Iskold argues that Google seems to possess unlimited demand and unlimited supply, something he claims violates the basics of business economics.
This is not what I think is going on with Google. I think Google is a perfect example of a company in the right place, with the right model, at the right time. All juggernaut companies on the upswing look invincible.
While Google is making tons of money off its online ad business -- the company has several products that have yet to turn a profit or gain mass traction on the Web. Google tried to beat YouTube at the online video game, but it had to give in and buy the company. This is proof alone that Google isn't invincible.
And Google could still be dragged down by its non-stop legal fights over intellectual property.
You don't believe me? Let's turn our attention to Microsoft in the mid-1990s. At the time, Microsoft was riding high on over a decade's success in the software industry. Microsoft was at the pinnacle of its success. It was a company with the right model, in the right place, at the right time.

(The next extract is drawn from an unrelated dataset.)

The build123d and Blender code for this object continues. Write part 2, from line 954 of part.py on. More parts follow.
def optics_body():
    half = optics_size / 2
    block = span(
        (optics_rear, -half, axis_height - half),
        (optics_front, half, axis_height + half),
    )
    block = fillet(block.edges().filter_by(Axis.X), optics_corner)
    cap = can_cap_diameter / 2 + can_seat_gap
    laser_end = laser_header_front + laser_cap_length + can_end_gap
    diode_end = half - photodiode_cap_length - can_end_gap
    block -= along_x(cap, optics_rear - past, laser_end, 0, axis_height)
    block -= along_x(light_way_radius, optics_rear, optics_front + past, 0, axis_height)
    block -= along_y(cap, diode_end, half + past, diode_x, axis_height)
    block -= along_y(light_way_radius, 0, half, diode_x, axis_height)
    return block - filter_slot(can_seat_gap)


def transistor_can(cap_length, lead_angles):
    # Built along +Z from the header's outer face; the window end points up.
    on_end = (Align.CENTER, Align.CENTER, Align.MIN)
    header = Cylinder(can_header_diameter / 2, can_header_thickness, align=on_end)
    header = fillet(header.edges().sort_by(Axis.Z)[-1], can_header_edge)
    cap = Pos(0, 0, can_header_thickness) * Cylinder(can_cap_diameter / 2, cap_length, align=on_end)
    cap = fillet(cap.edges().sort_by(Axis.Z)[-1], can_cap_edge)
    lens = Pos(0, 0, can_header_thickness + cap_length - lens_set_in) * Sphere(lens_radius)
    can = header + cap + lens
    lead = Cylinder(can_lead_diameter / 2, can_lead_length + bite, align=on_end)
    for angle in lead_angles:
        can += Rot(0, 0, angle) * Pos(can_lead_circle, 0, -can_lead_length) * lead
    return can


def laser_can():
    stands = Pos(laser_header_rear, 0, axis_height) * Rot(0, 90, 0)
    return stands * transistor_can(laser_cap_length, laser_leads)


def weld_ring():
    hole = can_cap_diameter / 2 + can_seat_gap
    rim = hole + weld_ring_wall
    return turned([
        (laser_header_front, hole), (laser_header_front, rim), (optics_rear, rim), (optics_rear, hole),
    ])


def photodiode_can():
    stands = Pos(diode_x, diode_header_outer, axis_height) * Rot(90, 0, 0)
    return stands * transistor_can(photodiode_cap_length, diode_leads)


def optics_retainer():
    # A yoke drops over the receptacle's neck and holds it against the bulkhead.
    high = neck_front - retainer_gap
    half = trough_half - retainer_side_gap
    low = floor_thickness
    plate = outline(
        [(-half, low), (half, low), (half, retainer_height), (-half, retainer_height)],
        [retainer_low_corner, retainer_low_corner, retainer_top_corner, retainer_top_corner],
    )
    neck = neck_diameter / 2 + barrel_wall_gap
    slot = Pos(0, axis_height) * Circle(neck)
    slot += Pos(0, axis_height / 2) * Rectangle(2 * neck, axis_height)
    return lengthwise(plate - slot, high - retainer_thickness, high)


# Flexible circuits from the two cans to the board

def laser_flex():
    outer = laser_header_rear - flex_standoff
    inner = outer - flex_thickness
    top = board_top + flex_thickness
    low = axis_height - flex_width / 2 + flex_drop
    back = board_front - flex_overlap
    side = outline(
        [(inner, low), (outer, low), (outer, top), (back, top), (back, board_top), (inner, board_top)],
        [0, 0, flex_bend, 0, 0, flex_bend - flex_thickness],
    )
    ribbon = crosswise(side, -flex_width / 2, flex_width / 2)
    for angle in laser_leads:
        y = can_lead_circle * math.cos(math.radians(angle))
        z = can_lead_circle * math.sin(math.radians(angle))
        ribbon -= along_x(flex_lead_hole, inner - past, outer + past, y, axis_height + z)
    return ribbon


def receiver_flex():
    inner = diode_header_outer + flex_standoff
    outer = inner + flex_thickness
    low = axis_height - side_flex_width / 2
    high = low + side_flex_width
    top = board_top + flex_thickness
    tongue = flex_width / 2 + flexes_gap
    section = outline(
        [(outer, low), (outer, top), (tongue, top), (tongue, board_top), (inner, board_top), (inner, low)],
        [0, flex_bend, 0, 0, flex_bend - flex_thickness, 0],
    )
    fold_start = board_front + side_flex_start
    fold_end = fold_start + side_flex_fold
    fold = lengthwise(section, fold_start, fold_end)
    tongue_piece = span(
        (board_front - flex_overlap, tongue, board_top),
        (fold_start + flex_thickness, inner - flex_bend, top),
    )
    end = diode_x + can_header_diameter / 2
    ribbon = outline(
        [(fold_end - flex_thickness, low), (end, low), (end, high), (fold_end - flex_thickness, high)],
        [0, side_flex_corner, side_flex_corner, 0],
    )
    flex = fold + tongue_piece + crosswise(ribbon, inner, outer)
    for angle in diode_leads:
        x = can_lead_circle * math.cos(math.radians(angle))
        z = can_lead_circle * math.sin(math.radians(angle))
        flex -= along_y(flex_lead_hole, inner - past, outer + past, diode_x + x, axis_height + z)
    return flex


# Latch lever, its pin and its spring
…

Flash-forward ten years. Does Microsoft look that invincible today? No. Why? Because the market factors that made Microsoft indestructible then have worked against it in the last decade. In business, time wounds all heels.
And ironically enough, it was a series of legal fights that broght Microsoft's crashing down to earth. While Microsoft's initial anti-trust fights didn't cripple it, they did signal the end of Redmond's seeming omnipotence. Google too may taste some humble pie if it continues its fight to end the current IP structure.
Google's reign at the top may last another five or even ten years, but eventually, the market will shift -- in fact its shifting right now, we just can't see it. And once enough factors change, Google will go from being invincible to vulnerable.